───── Listing ─────
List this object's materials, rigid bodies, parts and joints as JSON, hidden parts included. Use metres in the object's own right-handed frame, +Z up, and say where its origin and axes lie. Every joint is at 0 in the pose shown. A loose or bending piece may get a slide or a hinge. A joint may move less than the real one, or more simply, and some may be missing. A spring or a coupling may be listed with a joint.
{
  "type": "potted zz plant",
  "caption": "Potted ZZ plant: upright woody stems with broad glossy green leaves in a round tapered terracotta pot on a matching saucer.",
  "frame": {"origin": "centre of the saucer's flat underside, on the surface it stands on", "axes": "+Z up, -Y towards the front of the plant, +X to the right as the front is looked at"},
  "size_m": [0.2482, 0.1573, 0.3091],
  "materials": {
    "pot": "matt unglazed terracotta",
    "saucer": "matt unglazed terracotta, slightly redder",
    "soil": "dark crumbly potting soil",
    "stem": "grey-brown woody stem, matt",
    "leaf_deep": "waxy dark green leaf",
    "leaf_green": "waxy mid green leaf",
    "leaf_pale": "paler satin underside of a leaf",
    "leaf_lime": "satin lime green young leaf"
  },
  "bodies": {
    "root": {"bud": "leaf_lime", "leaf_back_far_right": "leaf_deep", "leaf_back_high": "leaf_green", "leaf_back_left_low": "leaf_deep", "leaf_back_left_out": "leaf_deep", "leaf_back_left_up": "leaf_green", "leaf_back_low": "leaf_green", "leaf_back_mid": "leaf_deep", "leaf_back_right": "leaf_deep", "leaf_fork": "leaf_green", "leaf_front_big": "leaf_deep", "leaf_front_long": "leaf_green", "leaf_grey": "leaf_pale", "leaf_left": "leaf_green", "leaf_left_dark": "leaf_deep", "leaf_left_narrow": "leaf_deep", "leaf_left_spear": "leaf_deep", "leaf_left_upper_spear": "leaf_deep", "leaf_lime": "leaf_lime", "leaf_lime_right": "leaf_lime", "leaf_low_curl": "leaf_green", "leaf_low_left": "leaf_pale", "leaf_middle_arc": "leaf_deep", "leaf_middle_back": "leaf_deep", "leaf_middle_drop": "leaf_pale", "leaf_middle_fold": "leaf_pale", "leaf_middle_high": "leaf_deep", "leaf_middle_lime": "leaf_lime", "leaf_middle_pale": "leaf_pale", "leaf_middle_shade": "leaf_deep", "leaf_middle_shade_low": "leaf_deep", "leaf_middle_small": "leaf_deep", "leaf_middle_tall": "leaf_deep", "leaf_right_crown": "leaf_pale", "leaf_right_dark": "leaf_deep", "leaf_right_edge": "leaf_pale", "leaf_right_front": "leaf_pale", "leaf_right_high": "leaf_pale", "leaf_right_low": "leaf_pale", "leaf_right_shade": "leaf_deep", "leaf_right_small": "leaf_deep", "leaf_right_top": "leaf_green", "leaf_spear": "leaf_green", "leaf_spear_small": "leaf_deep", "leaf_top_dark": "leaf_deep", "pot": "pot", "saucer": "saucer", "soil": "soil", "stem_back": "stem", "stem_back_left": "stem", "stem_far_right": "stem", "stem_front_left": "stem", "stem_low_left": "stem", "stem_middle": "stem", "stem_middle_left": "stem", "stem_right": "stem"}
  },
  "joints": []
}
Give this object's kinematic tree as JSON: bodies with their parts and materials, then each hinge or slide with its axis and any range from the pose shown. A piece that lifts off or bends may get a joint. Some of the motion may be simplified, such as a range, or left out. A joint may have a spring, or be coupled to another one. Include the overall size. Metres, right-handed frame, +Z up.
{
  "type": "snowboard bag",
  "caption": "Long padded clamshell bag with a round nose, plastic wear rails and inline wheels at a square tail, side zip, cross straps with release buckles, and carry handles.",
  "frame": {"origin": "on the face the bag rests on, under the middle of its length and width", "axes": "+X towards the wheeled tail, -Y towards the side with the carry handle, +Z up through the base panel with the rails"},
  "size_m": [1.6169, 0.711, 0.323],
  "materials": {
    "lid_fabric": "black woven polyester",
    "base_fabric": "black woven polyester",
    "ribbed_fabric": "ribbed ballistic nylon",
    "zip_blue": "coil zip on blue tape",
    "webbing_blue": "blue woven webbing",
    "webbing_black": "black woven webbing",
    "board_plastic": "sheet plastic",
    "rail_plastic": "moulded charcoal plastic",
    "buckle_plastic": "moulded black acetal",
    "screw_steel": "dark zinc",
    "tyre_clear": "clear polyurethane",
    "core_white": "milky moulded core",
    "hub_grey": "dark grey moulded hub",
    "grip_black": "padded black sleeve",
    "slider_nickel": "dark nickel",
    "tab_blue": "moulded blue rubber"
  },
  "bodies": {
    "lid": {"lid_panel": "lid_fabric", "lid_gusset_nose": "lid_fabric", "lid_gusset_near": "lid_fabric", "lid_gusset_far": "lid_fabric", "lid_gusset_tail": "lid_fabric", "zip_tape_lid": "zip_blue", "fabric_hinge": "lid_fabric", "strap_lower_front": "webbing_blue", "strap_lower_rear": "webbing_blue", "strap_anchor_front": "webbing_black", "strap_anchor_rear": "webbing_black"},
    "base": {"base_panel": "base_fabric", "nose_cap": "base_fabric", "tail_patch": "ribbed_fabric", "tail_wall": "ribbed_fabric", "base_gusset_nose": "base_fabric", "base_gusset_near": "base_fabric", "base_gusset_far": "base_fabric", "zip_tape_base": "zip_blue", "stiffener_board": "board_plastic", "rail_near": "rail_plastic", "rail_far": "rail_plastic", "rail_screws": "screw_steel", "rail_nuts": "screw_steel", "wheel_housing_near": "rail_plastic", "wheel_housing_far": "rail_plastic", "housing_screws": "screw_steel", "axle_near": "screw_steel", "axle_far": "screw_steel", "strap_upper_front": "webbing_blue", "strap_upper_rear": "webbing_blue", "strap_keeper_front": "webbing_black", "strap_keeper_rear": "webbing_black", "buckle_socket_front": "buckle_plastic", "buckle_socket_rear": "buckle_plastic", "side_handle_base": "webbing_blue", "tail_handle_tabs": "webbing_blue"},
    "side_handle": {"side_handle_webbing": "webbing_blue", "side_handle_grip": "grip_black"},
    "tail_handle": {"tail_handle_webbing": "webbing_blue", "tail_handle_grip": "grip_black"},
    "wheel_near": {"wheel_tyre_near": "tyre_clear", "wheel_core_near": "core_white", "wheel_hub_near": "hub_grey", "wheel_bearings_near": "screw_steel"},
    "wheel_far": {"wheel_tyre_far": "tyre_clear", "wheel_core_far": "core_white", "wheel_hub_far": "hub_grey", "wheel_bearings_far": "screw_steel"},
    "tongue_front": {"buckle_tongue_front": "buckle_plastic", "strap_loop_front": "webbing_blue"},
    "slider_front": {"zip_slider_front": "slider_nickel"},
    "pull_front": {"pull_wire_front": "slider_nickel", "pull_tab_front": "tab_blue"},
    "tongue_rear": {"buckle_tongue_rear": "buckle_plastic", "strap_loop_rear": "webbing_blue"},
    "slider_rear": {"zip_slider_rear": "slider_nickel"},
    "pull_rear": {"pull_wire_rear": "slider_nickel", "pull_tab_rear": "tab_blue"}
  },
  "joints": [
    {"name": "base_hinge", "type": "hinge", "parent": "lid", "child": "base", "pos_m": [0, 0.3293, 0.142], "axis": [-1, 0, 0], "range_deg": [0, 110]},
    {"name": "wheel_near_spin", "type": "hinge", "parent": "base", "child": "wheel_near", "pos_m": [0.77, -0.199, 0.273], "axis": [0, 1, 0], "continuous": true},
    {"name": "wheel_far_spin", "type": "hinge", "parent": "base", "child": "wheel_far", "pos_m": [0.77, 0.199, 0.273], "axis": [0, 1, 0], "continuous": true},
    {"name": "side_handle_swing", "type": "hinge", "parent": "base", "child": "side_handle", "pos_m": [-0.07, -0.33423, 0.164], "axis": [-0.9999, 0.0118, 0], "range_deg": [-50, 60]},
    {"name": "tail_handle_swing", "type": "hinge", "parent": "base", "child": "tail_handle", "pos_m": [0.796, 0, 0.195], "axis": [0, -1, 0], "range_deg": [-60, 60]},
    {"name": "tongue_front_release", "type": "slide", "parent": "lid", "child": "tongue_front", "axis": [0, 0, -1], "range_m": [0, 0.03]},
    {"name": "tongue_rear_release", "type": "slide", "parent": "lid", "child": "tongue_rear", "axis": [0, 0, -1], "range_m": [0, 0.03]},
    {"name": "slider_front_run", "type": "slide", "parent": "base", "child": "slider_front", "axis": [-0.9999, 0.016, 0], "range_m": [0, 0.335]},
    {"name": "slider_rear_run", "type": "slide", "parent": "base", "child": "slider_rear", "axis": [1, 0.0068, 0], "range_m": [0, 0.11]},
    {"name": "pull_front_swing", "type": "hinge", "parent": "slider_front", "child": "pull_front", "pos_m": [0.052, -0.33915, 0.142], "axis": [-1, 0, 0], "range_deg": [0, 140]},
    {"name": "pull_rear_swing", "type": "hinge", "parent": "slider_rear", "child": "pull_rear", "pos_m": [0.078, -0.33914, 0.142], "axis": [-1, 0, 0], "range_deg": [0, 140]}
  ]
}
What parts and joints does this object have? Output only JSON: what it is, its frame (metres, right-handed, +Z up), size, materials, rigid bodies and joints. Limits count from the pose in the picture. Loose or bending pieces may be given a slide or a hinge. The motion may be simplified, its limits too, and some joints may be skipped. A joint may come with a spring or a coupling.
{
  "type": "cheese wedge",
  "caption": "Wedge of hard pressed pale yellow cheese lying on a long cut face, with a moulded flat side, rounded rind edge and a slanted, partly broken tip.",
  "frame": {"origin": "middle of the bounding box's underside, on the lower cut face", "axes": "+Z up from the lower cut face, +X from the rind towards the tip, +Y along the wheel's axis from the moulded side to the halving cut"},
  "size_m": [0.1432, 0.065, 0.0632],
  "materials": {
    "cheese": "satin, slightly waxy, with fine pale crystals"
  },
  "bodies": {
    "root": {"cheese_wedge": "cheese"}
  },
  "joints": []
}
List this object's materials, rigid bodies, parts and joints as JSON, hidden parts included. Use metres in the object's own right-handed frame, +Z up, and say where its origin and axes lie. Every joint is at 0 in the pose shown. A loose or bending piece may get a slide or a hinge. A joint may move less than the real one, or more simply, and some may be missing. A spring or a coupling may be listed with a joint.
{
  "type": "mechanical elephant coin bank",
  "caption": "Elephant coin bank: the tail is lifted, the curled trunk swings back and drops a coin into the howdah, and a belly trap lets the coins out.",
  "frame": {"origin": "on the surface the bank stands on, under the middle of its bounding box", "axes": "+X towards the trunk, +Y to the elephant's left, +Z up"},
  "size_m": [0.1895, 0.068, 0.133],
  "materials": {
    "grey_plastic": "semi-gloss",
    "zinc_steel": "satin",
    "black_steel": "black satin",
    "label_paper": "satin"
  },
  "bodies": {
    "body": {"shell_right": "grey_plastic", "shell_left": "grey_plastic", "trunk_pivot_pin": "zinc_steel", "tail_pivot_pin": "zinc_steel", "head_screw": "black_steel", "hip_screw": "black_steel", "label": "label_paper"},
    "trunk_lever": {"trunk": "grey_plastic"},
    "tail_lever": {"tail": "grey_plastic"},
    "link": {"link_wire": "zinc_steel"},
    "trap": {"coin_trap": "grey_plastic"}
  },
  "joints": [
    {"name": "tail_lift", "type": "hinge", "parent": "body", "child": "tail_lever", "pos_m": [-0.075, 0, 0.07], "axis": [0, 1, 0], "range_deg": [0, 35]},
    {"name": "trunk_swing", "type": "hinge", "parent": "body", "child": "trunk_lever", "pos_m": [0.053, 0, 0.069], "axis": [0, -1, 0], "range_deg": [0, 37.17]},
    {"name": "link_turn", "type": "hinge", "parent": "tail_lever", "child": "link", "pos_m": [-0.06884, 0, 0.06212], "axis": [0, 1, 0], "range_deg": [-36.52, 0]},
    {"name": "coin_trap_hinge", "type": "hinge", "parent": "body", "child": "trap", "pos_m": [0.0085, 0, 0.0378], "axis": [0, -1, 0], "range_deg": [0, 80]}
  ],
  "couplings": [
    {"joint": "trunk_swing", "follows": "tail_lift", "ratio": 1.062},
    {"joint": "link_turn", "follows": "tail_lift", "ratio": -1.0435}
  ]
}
─────
▶ **Stated problem**: State how many lines hold the word "from". The number is the whole answer.

▶ **Worked answer**: 3